Del mismo modo, lo que atempera el carácter es la educación. Los buenos modales se aprenden y los malos, también. Las personas que increparon e insultaron a los ex funcionarios no carecen de razón sino de buenos modales. Y allí está la otra raíz y no la espuma del hecho: la falta de educación.
Pero es más rápido condenar el griterío, porque, además, le pone a uno cierta pátina de equilibrio y moderación que queda bien. Sin embargo, tanto parte del periodismo como la corporación política prefieren no entrar en temas de urbanidad, porque es pegarse un tiro en el pie. Los malos modales son moneda corriente en ambos ámbitos. Legisladores que se aúllan durante una sesión y periodistas que vociferan el peor lenguaje y se creen con derecho a destratar por portar un micrófono se inhabilitan solos para señalar los modos ajenos.
No se ha escuchado demasiado reconocer que el Poder Judicial es el más enfermo de los poderes del Estado. A la voz de “no generalicemos” y “no todos son lo mismo”, se ha prohijado a la corporación judicial que hace o deja hacer. Cuando la política le tiende un puente de plata a un funcionario judicial de la calaña de Norberto Oyarbide para salir indemne después del daño enorme que su desempeño causó a la sociedad, la política está siendo cómplice del “más de lo mismo”.

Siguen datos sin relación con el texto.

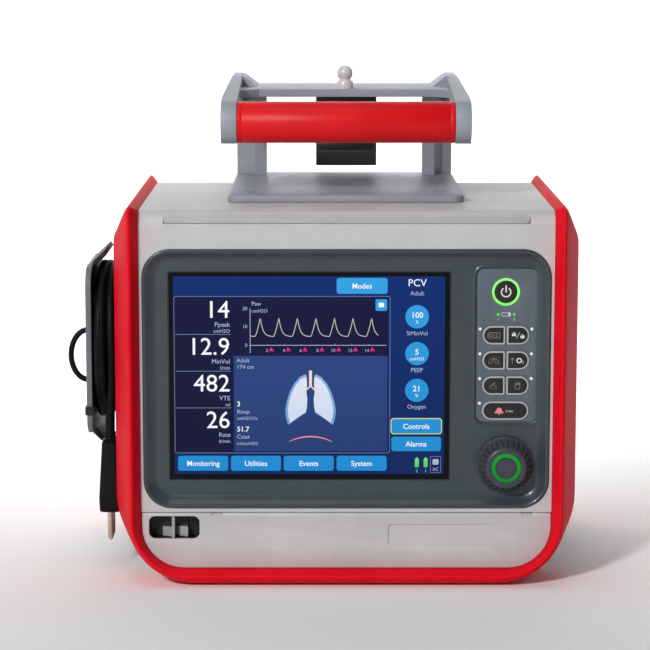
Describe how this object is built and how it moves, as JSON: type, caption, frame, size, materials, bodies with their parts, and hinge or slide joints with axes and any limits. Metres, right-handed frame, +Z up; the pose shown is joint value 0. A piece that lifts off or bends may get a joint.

Cuando la política condena a una víctima del destrato oficial porque le gritó su indignación a un burócrata, se pone del lado del burócrata. Sigue siendo ellos contra nosotros. En lugar de defender al burócrata, hagan su parte: saneen las instituciones y eduquen al pueblo. Liberen de autoritarismos varios la vida cotidiana de los habitantes; enseñen a pensar, a razonar, a elegir y a vivir en libertad; hagan realidad la igualdad ante la ley y van a ver cómo no tendrán la sinuosa y deslucida necesidad de poner la cara por sujetos como Zannini, Rossi o Kicillof.